Dans la foulée du traité de l’Elysée, fut institué en 1963 l’Office franco-allemand pour la Jeunesse. René Peyre, alors chargé de mission au sein du cabinet du ministre des PTT Jacques Marette, organisa à partir de 1964 des rencontres de fils et filles de postiers français et allemands dont René Duclos repris le flambeau en 2009 à la tête de l’Association Nationale des PTT Anciens Combattants et Victimes de Guerre.

 

Le couple franco-allemand semble aujourd’hui tenir le coup, malgré quelques vicissitudes et le poids toujours plus grand d’un pays devenu en 2023 la troisième puissance économique mondiale. Sous l’influence des deux partenaires, l’Europe s’est agrandie et confortée à travers la création du Conseil européen en 1975, de l’élection du Parlement européen au suffrage universel direct en 1979 ou encore la signature du traité de Maastricht (1992) et la mise en circulation d’une monnaie unique, l’euro, en 2002. L’image forte du geste de Verdun le 22 septembre 1984 entre François Mitterrand et Helmut Kohl reste dans les mémoires.

 

On a pu craindre qu’une marche à pas forcés de la réconciliation franco-allemande suscite une lecture aseptisée du passé s’exerçant au détriment du devoir de mémoire. Le fort engagement de Madame Simone Veil pour la construction européenne et le discours historique de Jacques Chirac prononcé en 1995 lors des cérémonies commémorant la grande rafle du Vel’ d’Hiv’ des 16 et 17 juillet 1942 dissipent cette inquiétude. Par ailleurs René Peyre artisan du rapprochement entre les deux pays fut un des premiers à monter au créneau, lorsqu’à la tête de l’UFAC il s’opposa à la volonté du Président Giscard d’Estaing de ne plus célébrer l'anniversaire de la fin de la Seconde Guerre mondiale au profit d’une journée de l’Europe du 9 Mai.

 

Pour ma part, je fus l’humble témoin de la persistance de cette bilatéralité. J’ai effectué ma carrière au sein de l’opérateur historique des Télécommunications.

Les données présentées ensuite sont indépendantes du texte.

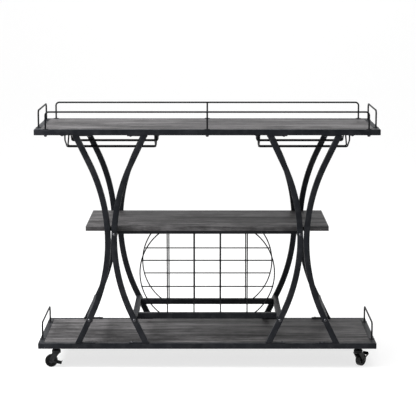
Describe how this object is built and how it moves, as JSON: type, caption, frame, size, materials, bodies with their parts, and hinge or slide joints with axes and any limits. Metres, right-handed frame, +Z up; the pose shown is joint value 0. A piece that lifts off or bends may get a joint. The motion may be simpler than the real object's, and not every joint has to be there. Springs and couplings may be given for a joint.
{
  "type": "bar cart",
  "caption": "Long bar cart on swivel castors: wooden tiers in square steel tube, curved paired legs, a wine grid and hanging glass rails",
  "frame": {"origin": "on the floor, under the middle of the cart", "axes": "+X along the cart to the right, +Y to the rear (the front faces -Y), +Z up"},
  "size_m": [1.2, 0.3866, 0.916],
  "materials": {
    "steel": "dark graphite powder coat, satin",
    "wire": "dark graphite powder coat, satin",
    "wood": "weathered grey oak, matt lacquer, grain along the length",
    "bolts": "black plated fasteners, satin",
    "castor_metal": "black lacquered pressed steel",
    "tread": "hard black tread, glossy",
    "hub": "moulded wheel centre"
  },
  "bodies": {
    "cart": {"top_frame": "steel", "bottom_frame": "steel", "shelf_frame": "steel", "rack_frame": "steel", "left_stretcher": "steel", "right_stretcher": "steel", "front_left_outer_leg": "steel", "front_left_inner_leg": "steel", "front_right_outer_leg": "steel", "front_right_inner_leg": "steel", "rear_left_outer_leg": "steel", "rear_left_inner_leg": "steel", "rear_right_outer_leg": "steel", "rear_right_inner_leg": "steel", "top_front_rail": "wire", "top_rear_rail": "wire", "top_left_rail": "wire", "top_right_rail": "wire", "bottom_left_rail": "wire", "bottom_right_rail": "wire", "front_grid_uprights": "wire", "front_grid_crosswires": "wire", "front_grid_hoops": "wire", "rear_grid_uprights": "wire", "rear_grid_crosswires": "wire", "rear_grid_hoops": "wire", "left_glass_front_wire": "wire", "left_glass_middle_loop": "wire", "left_glass_rear_wire": "wire", "right_glass_front_wire": "wire", "right_glass_middle_loop": "wire", "right_glass_rear_wire": "wire", "top_board": "wood", "middle_board": "wood", "bottom_board": "wood", "leg_bolts": "bolts", "frame_bolts": "bolts", "rail_nuts": "bolts", "board_screws": "bolts", "glass_rail_screws": "bolts", "castor_stems": "castor_metal", "castor_nuts": "castor_metal"},
    "front_left_swivel": {"front_left_fork": "castor_metal", "front_left_axle": "castor_metal"},
    "front_left_wheel": {"front_left_tyre": "tread", "front_left_hub": "hub"},
    "front_right_swivel": {"front_right_fork": "castor_metal", "front_right_axle": "castor_metal"},
    "front_right_wheel": {"front_right_tyre": "tread", "front_right_hub": "hub"},
    "rear_left_swivel": {"rear_left_fork": "castor_metal", "rear_left_axle": "castor_metal"},
    "rear_left_wheel": {"rear_left_tyre": "tread", "rear_left_hub": "hub"},
    "rear_right_swivel": {"rear_right_fork": "castor_metal", "rear_right_axle": "castor_metal"},
    "rear_right_wheel": {"rear_right_tyre": "tread", "rear_right_hub": "hub"},
    "front_left_brake": {"front_left_brake_lever": "castor_metal"},
    "front_right_brake": {"front_right_brake_lever": "castor_metal"}
  },
  "joints": [
    {"name": "front_left_swivel_turn", "type": "hinge", "parent": "cart", "child": "front_left_swivel", "pos_m": [-0.538, -0.16, 0.06], "axis": [0, 0, 1], "continuous": true},
    {"name": "front_left_wheel_roll", "type": "hinge", "parent": "front_left_swivel", "child": "front_left_wheel", "pos_m": [-0.556, -0.16, 0.0225], "axis": [0, -1, 0], "continuous": true},
    {"name": "front_right_swivel_turn", "type": "hinge", "parent": "cart", "child": "front_right_swivel", "pos_m": [0.538, -0.16, 0.06], "axis": [0, 0, 1], "continuous": true},
    {"name": "front_right_wheel_roll", "type": "hinge", "parent": "front_right_swivel", "child": "front_right_wheel", "pos_m": [0.54957, -0.14621, 0.0225], "axis": [-0.766, 0.6428, 0], "continuous": true},
    {"name": "rear_left_swivel_turn", "type": "hinge", "parent": "cart", "child": "rear_left_swivel", "pos_m": [-0.538, 0.16, 0.06], "axis": [0, 0, 1], "continuous": true},
    {"name": "rear_left_wheel_roll", "type": "hinge", "parent": "rear_left_swivel", "child": "rear_left_wheel", "pos_m": [-0.55431, 0.15239, 0.0225], "axis": [0.4226, -0.9063, 0], "continuous": true},
    {"name": "rear_right_swivel_turn", "type": "hinge", "parent": "cart", "child": "rear_right_swivel", "pos_m": [0.538, 0.16, 0.06], "axis": [0, 0, 1], "continuous": true},
    {"name": "rear_right_wheel_roll", "type": "hinge", "parent": "rear_right_swivel", "child": "rear_right_wheel", "pos_m": [0.55491, 0.15384, 0.0225], "axis": [0.342, 0.9397, 0], "continuous": true},
    {"name": "front_left_brake_press", "type": "hinge", "parent": "front_left_swivel", "child": "front_left_brake", "pos_m": [-0.556, -0.16, 0.0225], "axis": [0, 1, 0], "range_deg": [0, 12]},
    {"name": "front_right_brake_press", "type": "hinge", "parent": "front_right_swivel", "child": "front_right_brake", "pos_m": [0.54957, -0.14621, 0.0225], "axis": [-0.766, 0.6428, 0], "range_deg": [0, 12]}
  ]
}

Fin des années 90, début des années 2000, le secteur était alors en pleine effervescence entre bulle spéculative boursière, stratégies d’alliances et création d’un régulateur (ARCEP). Je fus intégré au sein d’une équipe projet de refonte du système informatique descriptif et productif des réseaux de transmission français. Ce vaste projet imposait avant tout choix d’une application unique, le préalable de la création d’un langage commun, et de la fiabilisation des données utilisées par les diverses applications régionales existantes. Ce travail effectué, vint le choix du produit final. Deux candidats s’opposaient. Une base de données hexagonale bien adaptée à la complexité de notre réseau alors – une fois n’est pas coutume ! - supérieur au réseau allemand. Et une application d’Outre Rhin inadaptée. A l’époque couraient des rumeurs de stratégies d’alliance avec Deutsch Telecom. Et contre toute attente l'option politique prévalut sur l'alternative technique. Salarié d’une entreprise autrefois « simple Direction Générale » du Ministère des P.T.T, je saluai, admiratif, dans cette décision, l’ombre portée de mon père, initiateur au sein de cette administration de la réconciliation franco-allemande.

 

Jean-Louis Peyre, retraité Orange.

 

 

Sources :

 

Le traité d'amitié franco-allemand – Wikipédia

 

La Communauté économique européenne – Jules Lastennet

 

Un anniversaire morose pour le couple franco-allemand – Le Monde Diplomatique - Anne-Cécile Robert

 

Biographie : Simone Veil, fervente avocate de la construction européenne – revue Toute l’Europe, comprendre l’Europe

 

Cahiers d’Histoire, revue critique - La réconciliation franco-allemande : crédibilité et exemplarité d’un « couple à toute épreuve » ? - Valérie Rosoux

 

René Peyre a été président de l’UFAC entre 1969 et 1996 et président de l’Association Nationale des PTT Anciens Combattants et Victimes de Guerre entre 1972 et 2009.